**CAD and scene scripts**
......

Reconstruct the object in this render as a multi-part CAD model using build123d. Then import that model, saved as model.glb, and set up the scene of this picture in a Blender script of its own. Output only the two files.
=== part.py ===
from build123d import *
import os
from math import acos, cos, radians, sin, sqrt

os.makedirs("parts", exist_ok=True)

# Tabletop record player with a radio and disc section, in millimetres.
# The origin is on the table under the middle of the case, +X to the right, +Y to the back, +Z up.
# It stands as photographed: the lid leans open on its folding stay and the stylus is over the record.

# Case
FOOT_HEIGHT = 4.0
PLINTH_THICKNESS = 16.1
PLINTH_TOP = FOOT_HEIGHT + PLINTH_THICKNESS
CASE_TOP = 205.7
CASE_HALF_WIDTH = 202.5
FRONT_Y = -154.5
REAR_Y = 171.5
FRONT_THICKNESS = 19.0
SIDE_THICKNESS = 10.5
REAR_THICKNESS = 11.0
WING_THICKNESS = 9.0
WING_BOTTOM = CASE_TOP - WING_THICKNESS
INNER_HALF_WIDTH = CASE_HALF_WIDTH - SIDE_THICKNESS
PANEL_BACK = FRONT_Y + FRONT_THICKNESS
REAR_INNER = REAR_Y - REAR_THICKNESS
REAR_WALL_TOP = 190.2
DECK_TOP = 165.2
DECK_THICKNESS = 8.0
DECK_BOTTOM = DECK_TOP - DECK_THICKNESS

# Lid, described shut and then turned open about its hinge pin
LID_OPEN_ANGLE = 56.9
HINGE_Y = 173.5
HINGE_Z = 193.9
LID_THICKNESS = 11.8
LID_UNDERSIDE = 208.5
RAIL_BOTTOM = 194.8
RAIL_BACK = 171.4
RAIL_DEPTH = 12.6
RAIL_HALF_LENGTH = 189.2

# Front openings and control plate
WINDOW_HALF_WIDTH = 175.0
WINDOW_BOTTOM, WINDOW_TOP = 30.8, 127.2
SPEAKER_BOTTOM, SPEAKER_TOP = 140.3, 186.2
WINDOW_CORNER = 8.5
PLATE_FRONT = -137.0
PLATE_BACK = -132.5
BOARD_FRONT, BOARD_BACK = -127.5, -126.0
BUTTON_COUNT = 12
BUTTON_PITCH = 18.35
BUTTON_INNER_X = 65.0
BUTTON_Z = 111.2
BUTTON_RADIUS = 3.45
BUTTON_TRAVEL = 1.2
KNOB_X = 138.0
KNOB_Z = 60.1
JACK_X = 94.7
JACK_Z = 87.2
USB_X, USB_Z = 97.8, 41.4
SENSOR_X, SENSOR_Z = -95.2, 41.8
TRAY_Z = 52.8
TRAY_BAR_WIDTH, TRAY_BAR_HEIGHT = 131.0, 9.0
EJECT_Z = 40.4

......

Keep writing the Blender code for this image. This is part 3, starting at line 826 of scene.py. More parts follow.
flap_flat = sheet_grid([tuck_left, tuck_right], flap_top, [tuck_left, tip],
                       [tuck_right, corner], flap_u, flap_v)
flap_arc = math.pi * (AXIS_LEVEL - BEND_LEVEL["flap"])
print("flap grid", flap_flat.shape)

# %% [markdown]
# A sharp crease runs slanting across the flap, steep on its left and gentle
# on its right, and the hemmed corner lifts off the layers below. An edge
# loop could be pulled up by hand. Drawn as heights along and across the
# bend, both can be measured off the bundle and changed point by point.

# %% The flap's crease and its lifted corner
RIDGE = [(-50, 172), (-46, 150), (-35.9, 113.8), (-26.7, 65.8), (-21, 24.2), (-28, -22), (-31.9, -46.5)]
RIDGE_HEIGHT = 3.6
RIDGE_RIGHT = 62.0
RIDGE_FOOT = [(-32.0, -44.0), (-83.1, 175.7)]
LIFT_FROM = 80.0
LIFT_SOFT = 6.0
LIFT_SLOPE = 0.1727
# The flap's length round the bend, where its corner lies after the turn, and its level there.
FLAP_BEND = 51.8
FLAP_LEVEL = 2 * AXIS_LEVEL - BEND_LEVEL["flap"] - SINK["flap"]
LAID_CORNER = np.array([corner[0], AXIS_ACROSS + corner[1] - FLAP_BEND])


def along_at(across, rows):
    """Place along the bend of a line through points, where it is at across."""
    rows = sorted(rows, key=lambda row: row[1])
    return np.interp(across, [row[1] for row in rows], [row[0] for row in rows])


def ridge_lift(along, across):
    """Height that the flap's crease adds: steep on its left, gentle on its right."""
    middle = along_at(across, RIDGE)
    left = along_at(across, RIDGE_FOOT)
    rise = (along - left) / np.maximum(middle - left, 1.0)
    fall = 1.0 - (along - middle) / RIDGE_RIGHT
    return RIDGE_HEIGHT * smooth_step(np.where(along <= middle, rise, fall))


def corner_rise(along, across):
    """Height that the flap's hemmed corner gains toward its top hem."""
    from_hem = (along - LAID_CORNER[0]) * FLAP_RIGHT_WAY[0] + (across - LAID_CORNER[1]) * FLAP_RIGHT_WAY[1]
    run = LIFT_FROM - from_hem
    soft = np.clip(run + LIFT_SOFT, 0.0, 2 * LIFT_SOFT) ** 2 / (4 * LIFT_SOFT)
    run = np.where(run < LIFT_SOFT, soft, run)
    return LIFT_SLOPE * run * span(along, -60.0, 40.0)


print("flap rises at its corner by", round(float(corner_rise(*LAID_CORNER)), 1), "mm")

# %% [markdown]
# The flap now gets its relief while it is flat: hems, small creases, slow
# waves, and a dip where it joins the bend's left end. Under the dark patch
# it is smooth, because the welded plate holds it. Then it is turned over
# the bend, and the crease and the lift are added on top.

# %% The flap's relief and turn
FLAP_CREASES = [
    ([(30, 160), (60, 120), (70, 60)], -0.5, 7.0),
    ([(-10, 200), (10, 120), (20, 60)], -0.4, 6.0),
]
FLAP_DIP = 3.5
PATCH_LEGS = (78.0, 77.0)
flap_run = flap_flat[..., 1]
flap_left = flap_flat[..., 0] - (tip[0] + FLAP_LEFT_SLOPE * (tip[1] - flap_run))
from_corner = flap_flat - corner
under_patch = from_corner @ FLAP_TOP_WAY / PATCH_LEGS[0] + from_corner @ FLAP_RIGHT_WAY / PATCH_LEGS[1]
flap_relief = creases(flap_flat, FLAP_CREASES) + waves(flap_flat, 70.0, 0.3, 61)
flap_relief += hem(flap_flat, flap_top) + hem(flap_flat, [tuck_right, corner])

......

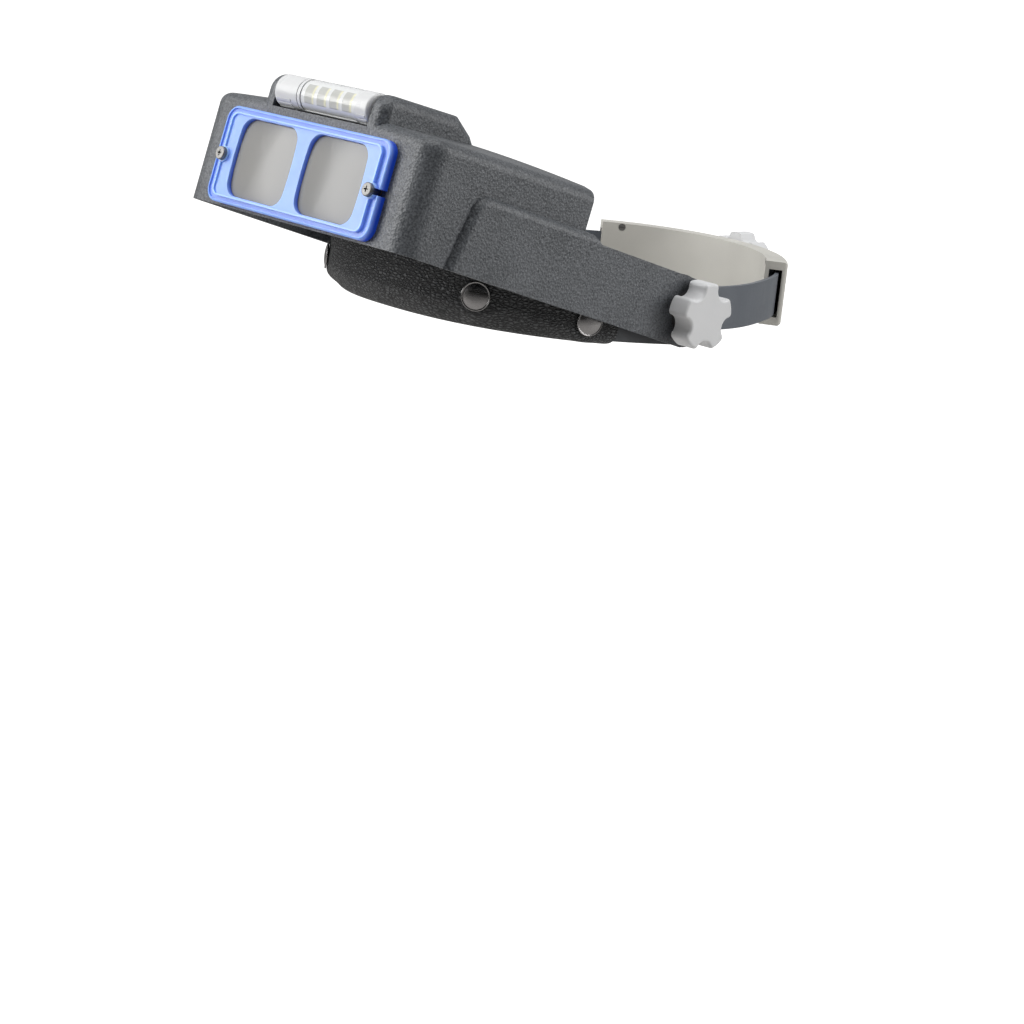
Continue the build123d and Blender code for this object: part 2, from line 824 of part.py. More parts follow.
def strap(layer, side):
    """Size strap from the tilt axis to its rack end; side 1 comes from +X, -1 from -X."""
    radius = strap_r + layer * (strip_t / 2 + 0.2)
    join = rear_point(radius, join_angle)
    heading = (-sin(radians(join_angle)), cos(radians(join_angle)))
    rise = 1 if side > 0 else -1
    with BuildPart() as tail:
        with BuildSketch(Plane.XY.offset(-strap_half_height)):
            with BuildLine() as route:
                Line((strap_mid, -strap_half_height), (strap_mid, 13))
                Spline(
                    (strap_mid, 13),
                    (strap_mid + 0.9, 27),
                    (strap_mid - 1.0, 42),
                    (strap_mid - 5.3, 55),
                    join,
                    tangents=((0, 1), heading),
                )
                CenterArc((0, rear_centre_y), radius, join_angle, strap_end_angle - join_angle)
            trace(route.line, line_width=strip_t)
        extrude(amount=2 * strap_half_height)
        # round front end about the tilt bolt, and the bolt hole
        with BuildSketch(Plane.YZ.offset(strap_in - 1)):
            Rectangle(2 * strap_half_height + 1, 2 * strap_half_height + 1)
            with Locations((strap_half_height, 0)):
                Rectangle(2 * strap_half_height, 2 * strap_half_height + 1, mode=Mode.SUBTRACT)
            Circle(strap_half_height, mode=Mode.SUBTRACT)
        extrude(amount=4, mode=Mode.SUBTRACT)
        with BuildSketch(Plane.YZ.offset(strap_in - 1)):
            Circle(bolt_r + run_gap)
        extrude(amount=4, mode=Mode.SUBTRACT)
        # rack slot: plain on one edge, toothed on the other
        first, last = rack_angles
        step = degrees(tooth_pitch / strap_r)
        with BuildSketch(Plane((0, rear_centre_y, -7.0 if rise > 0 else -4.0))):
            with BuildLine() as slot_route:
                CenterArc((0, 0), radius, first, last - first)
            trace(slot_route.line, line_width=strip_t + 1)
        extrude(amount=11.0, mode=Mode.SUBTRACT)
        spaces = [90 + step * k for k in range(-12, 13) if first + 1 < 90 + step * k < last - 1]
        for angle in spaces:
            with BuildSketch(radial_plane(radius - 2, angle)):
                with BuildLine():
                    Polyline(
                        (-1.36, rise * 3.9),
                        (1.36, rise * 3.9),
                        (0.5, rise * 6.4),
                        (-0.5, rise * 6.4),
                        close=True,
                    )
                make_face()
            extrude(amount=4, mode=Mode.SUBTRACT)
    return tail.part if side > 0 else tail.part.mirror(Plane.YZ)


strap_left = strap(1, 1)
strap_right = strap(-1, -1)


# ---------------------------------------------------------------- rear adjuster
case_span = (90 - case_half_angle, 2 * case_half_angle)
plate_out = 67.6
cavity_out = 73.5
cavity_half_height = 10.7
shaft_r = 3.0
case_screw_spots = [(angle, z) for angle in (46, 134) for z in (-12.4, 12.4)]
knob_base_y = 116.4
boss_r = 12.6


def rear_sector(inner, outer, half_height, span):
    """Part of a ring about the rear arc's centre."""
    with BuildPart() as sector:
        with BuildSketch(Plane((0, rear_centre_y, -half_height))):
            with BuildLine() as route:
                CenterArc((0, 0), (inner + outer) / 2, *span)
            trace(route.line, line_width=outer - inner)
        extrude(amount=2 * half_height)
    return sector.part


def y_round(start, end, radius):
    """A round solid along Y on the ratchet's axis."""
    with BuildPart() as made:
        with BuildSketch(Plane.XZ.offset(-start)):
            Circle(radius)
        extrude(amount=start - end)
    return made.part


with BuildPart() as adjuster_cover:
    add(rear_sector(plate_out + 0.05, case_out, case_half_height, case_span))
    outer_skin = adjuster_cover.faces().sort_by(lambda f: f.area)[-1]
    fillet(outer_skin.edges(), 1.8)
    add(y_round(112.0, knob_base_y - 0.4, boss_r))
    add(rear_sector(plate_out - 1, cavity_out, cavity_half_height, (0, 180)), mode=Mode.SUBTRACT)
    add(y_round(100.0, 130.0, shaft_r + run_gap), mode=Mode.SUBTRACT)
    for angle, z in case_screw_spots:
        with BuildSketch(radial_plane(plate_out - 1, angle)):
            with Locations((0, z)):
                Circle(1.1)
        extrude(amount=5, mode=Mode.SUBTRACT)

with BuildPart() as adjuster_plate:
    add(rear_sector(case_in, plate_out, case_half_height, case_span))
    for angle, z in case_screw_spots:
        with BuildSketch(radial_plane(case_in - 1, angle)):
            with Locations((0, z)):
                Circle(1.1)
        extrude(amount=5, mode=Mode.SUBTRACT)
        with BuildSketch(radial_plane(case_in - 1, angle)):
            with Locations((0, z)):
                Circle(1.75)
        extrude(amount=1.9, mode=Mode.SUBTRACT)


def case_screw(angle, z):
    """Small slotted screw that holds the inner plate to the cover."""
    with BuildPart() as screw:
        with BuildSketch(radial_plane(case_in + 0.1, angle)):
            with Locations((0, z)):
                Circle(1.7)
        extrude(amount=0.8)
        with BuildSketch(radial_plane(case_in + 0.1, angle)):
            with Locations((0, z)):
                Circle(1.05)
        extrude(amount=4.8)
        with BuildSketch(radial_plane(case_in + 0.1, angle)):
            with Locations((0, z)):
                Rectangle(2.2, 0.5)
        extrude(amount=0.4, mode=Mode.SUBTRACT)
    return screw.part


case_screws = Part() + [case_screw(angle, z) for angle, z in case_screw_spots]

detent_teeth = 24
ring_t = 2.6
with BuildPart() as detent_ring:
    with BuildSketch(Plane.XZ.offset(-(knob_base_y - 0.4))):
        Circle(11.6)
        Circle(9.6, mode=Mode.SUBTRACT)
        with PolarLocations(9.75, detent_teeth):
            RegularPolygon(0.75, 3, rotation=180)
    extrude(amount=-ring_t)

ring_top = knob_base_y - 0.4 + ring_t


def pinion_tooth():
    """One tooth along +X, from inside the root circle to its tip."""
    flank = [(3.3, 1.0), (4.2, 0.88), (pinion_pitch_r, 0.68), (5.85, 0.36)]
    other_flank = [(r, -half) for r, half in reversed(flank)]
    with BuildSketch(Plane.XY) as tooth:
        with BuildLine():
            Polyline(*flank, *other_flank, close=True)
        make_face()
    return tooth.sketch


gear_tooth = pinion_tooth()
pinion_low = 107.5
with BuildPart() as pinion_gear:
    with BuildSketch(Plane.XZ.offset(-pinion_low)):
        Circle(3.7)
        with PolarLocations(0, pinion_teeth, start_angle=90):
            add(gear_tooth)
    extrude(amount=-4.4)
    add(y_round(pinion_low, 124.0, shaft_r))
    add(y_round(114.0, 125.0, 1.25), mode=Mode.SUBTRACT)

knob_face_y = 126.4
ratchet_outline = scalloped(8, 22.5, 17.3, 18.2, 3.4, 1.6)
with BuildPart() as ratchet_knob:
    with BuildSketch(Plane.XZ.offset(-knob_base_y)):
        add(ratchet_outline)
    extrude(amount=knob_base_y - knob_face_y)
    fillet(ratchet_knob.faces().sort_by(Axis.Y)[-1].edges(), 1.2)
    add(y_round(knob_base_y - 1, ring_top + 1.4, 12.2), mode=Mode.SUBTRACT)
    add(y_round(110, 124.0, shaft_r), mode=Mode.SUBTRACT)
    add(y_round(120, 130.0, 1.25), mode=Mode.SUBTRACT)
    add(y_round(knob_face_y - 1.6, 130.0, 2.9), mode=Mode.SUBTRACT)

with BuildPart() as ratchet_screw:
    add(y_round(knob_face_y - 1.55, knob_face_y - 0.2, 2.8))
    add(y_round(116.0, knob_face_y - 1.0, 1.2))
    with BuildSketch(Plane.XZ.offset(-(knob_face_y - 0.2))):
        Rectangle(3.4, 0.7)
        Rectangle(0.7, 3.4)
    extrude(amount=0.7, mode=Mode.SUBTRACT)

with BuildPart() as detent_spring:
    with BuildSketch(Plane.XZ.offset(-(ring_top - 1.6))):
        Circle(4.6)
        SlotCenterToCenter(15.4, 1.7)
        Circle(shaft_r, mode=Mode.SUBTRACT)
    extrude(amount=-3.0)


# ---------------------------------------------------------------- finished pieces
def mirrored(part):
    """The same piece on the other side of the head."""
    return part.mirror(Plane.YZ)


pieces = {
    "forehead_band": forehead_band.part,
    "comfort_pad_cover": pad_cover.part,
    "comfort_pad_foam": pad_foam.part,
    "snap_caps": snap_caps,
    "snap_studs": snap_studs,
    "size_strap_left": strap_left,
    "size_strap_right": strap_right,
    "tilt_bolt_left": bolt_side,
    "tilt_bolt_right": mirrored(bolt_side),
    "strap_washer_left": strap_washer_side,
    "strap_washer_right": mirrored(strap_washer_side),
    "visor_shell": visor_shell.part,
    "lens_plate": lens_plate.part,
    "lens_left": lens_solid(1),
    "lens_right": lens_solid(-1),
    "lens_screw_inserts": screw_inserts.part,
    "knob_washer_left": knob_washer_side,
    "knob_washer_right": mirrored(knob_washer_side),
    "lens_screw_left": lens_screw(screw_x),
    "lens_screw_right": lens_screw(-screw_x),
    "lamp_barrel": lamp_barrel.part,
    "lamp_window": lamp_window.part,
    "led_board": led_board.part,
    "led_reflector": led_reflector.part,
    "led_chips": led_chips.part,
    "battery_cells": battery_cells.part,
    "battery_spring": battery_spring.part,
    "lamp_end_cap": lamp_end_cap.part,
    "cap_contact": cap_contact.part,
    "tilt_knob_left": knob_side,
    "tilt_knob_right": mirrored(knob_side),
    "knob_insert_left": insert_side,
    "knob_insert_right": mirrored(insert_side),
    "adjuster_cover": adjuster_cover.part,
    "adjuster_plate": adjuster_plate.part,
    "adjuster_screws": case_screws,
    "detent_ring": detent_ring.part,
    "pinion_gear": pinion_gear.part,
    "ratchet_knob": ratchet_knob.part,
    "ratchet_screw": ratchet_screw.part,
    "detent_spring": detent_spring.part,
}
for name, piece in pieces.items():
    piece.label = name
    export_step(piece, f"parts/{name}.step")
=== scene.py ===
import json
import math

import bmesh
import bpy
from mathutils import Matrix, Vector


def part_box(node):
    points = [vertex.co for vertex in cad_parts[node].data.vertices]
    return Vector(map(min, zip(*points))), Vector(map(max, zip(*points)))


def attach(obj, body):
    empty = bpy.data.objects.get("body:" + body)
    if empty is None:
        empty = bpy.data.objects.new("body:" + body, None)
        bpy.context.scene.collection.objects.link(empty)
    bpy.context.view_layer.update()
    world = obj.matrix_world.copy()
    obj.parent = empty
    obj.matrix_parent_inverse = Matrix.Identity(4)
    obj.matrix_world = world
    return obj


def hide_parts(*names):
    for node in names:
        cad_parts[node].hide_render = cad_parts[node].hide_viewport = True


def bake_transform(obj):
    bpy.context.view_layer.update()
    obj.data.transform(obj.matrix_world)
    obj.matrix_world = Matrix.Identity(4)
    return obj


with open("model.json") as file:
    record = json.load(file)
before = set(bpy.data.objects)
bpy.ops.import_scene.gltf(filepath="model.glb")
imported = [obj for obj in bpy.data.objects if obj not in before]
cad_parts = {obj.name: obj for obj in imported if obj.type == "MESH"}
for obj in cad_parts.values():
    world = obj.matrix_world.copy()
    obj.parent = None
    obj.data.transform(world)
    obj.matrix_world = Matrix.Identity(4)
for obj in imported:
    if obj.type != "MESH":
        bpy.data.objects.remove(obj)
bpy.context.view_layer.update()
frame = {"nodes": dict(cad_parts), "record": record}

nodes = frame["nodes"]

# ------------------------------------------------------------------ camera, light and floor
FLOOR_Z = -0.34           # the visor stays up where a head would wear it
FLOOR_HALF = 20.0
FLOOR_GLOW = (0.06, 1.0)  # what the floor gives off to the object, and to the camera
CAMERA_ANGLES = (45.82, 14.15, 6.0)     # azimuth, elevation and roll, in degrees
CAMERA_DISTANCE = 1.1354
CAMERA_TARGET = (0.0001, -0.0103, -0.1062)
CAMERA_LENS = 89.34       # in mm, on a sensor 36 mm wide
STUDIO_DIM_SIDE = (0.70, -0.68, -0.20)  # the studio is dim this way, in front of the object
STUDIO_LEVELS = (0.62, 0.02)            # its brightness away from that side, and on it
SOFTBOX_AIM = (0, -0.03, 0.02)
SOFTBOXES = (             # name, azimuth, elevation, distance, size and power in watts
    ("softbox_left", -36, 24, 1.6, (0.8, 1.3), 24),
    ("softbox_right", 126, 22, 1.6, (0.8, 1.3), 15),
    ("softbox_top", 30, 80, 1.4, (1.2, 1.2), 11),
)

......

**To be done**
Identify how many lines in the entries above contain the word "None" and provide only that figure.

**Final answer**
3